▶ **DATA PROVIDED**:
- - - - -

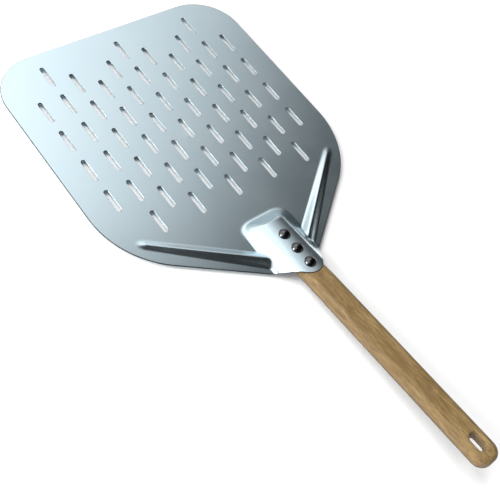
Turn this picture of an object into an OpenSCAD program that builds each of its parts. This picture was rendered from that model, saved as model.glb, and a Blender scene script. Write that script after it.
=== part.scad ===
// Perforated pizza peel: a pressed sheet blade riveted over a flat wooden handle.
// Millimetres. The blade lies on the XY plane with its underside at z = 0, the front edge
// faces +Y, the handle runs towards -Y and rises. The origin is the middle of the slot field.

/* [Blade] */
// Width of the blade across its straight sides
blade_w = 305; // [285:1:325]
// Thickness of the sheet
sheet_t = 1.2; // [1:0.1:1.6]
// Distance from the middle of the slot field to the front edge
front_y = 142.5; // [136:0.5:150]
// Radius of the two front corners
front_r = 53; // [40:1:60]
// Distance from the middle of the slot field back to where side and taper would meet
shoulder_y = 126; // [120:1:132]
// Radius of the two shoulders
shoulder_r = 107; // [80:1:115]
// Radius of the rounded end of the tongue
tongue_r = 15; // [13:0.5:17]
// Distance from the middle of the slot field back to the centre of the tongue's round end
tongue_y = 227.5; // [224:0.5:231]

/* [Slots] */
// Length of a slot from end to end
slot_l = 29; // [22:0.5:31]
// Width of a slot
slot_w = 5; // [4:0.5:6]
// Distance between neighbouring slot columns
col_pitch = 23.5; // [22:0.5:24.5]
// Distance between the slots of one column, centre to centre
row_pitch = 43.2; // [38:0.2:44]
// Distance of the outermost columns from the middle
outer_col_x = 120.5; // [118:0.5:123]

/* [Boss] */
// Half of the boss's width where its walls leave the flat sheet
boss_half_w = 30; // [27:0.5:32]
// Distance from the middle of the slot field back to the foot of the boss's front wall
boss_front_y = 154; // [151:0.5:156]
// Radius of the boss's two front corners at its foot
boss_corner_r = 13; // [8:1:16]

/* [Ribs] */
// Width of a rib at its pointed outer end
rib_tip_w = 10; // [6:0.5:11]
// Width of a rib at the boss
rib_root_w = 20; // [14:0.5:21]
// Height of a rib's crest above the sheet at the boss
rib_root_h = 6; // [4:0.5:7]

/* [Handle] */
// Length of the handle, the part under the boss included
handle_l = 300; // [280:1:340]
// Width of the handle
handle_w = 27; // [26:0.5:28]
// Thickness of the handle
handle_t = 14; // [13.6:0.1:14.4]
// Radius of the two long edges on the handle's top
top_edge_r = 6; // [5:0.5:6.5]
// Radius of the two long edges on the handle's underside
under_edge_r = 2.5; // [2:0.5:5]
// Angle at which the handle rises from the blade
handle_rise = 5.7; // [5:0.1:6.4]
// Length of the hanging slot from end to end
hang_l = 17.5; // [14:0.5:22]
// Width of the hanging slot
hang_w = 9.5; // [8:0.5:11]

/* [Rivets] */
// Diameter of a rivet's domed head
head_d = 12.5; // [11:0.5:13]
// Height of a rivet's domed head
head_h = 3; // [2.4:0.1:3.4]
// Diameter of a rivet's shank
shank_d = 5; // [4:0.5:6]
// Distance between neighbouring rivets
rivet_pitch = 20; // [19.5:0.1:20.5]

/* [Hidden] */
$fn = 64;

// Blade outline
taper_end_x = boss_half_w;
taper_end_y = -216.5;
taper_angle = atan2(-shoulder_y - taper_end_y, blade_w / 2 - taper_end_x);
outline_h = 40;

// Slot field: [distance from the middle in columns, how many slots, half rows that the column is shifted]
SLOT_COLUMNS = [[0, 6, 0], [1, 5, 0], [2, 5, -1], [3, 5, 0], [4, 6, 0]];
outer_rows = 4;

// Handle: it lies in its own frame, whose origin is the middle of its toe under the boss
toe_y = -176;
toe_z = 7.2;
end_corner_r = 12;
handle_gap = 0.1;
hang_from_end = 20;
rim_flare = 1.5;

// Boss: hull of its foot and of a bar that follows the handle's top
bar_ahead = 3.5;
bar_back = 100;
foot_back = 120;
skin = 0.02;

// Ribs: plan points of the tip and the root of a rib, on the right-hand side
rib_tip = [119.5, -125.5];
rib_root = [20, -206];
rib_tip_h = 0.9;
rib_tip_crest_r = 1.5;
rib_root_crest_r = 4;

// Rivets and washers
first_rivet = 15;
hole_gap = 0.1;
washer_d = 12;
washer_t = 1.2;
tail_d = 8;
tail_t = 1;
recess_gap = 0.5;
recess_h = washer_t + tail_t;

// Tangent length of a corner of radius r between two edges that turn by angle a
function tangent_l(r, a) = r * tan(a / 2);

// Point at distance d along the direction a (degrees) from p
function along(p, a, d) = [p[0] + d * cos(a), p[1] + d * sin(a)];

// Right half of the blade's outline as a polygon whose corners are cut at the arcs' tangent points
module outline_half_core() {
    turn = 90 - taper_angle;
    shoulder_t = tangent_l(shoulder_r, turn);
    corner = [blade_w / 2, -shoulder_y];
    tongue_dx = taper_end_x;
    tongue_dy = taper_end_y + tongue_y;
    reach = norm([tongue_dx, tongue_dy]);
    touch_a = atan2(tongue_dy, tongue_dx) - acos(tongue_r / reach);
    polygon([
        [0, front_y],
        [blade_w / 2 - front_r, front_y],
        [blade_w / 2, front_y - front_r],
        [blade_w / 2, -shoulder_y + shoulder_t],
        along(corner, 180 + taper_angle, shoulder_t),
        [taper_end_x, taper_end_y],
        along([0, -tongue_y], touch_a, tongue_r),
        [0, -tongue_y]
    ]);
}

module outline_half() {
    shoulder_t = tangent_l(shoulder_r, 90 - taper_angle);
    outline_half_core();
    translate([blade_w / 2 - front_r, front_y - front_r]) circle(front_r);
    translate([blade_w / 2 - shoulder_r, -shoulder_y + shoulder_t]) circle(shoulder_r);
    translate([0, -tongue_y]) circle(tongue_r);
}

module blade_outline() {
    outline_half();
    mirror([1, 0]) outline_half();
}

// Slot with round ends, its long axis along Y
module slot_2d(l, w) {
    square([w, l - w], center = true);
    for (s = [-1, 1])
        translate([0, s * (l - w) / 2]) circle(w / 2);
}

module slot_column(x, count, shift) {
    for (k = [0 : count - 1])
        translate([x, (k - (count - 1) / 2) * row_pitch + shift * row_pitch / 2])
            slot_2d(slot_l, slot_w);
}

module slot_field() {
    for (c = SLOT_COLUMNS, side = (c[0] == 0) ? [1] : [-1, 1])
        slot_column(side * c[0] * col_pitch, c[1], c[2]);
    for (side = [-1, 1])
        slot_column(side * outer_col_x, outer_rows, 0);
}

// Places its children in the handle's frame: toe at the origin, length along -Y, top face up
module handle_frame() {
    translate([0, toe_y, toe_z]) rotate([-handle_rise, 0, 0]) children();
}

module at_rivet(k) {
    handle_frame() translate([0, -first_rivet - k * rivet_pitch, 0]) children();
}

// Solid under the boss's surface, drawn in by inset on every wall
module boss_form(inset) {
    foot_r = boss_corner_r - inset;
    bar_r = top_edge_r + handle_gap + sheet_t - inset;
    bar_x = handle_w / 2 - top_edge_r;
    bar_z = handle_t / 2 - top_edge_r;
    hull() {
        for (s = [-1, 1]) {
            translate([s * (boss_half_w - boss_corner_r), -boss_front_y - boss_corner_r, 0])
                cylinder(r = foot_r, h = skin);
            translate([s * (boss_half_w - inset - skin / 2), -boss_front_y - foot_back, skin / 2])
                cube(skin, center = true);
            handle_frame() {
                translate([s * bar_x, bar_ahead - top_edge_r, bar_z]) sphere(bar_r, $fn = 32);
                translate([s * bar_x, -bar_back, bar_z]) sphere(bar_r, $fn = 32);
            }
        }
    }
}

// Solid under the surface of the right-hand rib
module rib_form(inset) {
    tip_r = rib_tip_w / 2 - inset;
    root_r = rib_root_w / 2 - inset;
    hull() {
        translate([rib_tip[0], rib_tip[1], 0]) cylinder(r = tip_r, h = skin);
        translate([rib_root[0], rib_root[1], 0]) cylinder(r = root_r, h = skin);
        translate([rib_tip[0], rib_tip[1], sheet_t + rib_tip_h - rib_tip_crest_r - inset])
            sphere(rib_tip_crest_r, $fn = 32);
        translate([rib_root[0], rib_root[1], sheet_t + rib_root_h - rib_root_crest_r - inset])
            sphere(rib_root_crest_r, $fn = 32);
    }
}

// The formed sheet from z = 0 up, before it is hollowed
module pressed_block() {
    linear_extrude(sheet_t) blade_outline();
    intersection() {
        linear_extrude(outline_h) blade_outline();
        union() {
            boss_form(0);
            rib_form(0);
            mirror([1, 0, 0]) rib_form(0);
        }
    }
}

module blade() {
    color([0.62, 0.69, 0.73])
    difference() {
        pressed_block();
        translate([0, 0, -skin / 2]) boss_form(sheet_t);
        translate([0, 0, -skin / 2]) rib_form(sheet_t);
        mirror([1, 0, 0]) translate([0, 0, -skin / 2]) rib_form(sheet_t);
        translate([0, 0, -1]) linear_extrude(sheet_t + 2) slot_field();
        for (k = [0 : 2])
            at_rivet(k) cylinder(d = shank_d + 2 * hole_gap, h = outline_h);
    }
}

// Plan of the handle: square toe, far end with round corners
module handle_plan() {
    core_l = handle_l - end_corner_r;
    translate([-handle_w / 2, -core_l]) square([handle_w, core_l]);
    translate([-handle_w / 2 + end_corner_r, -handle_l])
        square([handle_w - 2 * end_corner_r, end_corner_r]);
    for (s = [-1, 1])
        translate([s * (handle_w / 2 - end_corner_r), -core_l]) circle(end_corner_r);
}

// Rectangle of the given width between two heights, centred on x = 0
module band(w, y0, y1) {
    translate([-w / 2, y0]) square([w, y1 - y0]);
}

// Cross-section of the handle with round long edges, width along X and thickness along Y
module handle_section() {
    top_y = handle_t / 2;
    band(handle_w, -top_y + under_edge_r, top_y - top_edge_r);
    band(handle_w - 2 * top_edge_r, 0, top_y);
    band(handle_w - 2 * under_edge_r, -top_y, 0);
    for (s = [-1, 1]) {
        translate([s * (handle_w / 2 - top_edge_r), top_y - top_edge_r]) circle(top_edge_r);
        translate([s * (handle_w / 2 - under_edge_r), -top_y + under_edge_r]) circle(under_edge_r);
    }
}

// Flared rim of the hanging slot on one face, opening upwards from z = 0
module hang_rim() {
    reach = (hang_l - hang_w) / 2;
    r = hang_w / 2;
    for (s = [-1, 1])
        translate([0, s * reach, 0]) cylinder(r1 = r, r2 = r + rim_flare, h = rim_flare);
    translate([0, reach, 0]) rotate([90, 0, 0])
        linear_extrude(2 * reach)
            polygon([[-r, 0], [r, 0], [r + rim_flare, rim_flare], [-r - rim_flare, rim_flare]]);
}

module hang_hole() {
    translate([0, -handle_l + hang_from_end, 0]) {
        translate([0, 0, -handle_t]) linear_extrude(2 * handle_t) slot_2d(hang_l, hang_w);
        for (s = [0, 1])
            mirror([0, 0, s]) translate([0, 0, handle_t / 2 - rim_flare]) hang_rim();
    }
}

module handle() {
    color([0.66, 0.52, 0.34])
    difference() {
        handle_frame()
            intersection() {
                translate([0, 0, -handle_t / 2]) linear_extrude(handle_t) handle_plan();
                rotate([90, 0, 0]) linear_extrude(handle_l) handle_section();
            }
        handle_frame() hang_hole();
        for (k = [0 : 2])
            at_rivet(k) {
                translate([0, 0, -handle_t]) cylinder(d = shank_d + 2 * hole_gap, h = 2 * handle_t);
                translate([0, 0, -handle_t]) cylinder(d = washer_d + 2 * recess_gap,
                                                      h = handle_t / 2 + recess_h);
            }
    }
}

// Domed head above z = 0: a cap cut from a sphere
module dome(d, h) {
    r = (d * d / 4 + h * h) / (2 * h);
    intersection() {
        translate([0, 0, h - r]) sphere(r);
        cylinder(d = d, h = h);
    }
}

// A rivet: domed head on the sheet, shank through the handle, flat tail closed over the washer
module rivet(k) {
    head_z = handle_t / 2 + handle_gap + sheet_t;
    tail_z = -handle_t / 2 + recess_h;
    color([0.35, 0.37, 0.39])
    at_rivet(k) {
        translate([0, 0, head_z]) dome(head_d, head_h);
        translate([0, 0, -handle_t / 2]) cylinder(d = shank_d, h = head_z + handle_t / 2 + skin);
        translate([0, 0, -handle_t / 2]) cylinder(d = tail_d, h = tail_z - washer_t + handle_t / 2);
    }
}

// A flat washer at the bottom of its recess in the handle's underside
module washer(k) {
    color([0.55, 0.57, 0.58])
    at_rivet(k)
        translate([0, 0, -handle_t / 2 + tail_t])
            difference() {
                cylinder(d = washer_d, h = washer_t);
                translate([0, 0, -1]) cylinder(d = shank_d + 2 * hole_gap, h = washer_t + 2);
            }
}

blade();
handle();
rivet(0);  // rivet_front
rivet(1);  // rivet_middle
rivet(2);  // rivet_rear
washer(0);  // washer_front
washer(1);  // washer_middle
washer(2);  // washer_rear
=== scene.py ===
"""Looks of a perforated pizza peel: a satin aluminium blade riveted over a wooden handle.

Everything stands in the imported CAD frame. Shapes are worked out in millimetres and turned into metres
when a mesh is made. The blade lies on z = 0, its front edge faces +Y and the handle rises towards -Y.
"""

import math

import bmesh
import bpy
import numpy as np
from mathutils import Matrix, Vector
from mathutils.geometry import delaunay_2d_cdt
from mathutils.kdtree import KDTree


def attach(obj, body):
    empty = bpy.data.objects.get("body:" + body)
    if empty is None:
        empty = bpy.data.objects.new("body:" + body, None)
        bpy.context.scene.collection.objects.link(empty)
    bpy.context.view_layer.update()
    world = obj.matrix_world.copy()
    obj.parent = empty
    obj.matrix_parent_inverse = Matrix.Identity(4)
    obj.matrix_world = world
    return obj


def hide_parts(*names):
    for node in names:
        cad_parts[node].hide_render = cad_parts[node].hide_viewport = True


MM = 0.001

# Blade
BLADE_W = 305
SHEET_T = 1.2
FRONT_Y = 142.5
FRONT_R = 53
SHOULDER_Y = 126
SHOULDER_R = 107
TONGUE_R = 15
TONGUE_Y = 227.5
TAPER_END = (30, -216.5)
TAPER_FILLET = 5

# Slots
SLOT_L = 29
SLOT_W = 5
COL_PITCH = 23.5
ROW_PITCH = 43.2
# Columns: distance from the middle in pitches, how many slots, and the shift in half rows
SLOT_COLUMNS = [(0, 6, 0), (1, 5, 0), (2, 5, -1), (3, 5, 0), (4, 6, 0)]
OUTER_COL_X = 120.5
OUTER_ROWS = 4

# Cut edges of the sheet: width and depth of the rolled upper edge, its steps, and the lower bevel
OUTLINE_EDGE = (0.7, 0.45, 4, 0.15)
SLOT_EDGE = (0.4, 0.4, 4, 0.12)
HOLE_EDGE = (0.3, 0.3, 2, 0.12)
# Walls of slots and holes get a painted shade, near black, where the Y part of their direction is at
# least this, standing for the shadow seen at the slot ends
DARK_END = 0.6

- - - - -

▶ **WRITTEN PROBLEM**: From the first line above through the line that contains "the slot field.", quote each line exactly. Output nothing more.

▶ **EXERCISE OUTPUT**:
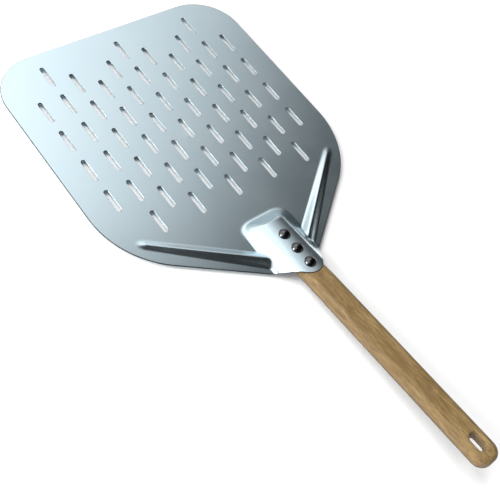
Turn this picture of an object into an OpenSCAD program that builds each of its parts. This picture was rendered from that model, saved as model.glb, and a Blender scene script. Write that script after it.
=== part.scad ===
// Perforated pizza peel: a pressed sheet blade riveted over a flat wooden handle.
// Millimetres. The blade lies on the XY plane with its underside at z = 0, the front edge
// faces +Y, the handle runs towards -Y and rises. The origin is the middle of the slot field.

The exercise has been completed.